Why pushback isn’t about your data

When a PM resists delaying a feature, they’re rarely questioning your sampling or confidence interval. They’re guarding status, deadlines, and OKRs. When an engineer seems “anti-research,” they’re often protecting sprint velocity - a metric that shapes performance reviews and promotions. If we optimize only for rigor, we miss the game being played: who bears risk, who owns the narrative, and who pays the political cost.

The unlock: lead with their constraints, then introduce yours

Start by mapping the pressures on each role (timelines, review gates, leadership narratives). Show you understand those constraints before you introduce research needs. This isn’t about being nice - it’s about reducing friction in decision-making so teams can say “yes” without losing face or momentum.

What works (and why)

  • Map the real incentives. That engineer isn’t skeptical of research - they’re protecting throughput metrics that determine promotion. Translate research into risk reduction for their metric.
  • Reframe through their lens. Don’t say “users are confused.” Say “this pattern is likely to 3× support tickets and slow the onboarding funnel - here’s the cost.” Tie insights to operational and financial outcomes.
  • Create psychological cover. Give stakeholders research-backed language they can use upward to defend unpopular but correct choices: decision trees, trade-off tables, and a one-slide “why now” rationale.

A simple playbook: MAP → REFRAME → COVER

  1. MAP incentives & fears
    • PM: OKR slip, executive perception
    • Eng: velocity, unplanned work, reliability risks
    • Design: brand consistency, debt
    • Support/Sales: ticket volume, churn
  2. REFRAME the finding
    • From: “Users fail at step 2.”
    • To: “Failure at step 2 adds ~2 minutes to task time and is projected to create +18% ticket volume within 30 days.”
  3. COVER the decision
    • Provide a one-pager: Problem → Evidence → Options → Trade-offs → Recommendation → Owner & next step.
    • Include a quote-worthy line leaders can repeat: “Shipping this as-is trades 2 weeks saved now for 6 weeks of downstream rework.”

Scripts you can use

  • Opening a tough conversation “Before I share findings, can we align on what would make acting on this feasible for your team this sprint? I want to respect your OKRs and velocity targets.”
  • Naming incentives without blame “I read the pushback as risk around perceived momentum, not the data itself. If we can preserve momentum and fix the issue, would that work?”
  • Creating cover “Here’s a two-sentence rationale you can use in leadership review to explain the trade-off and why we recommend a small delay.”

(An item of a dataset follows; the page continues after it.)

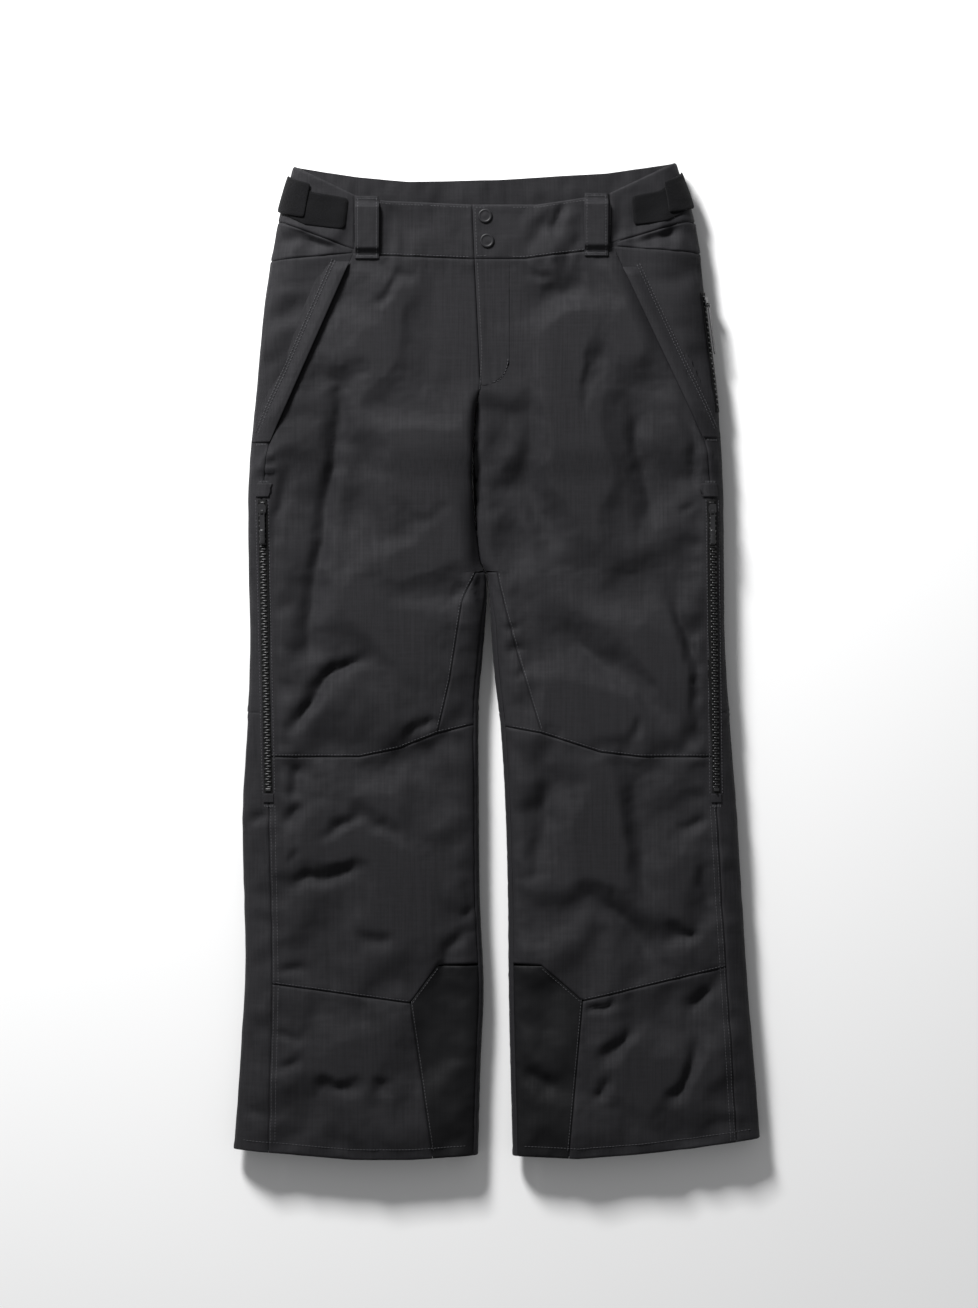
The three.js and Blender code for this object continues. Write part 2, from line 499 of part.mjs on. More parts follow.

Measure influence, not just insights

The best researchers treat influence like a product: they study stakeholder jobs-to-be-done, reduce activation energy for adoption, and measure success in changed decisions, not prettier decks. Track:

  • % of recommendations adopted
  • Time from finding → decision
  • Reduction in rework or support tickets post-change
  • Stakeholder confidence (brief pulse checks)

The research that wins

The research that wins is the research that feels inevitable to implement. When teams can adopt your recommendation without losing power or status, they will. Make the right decision the low-friction one.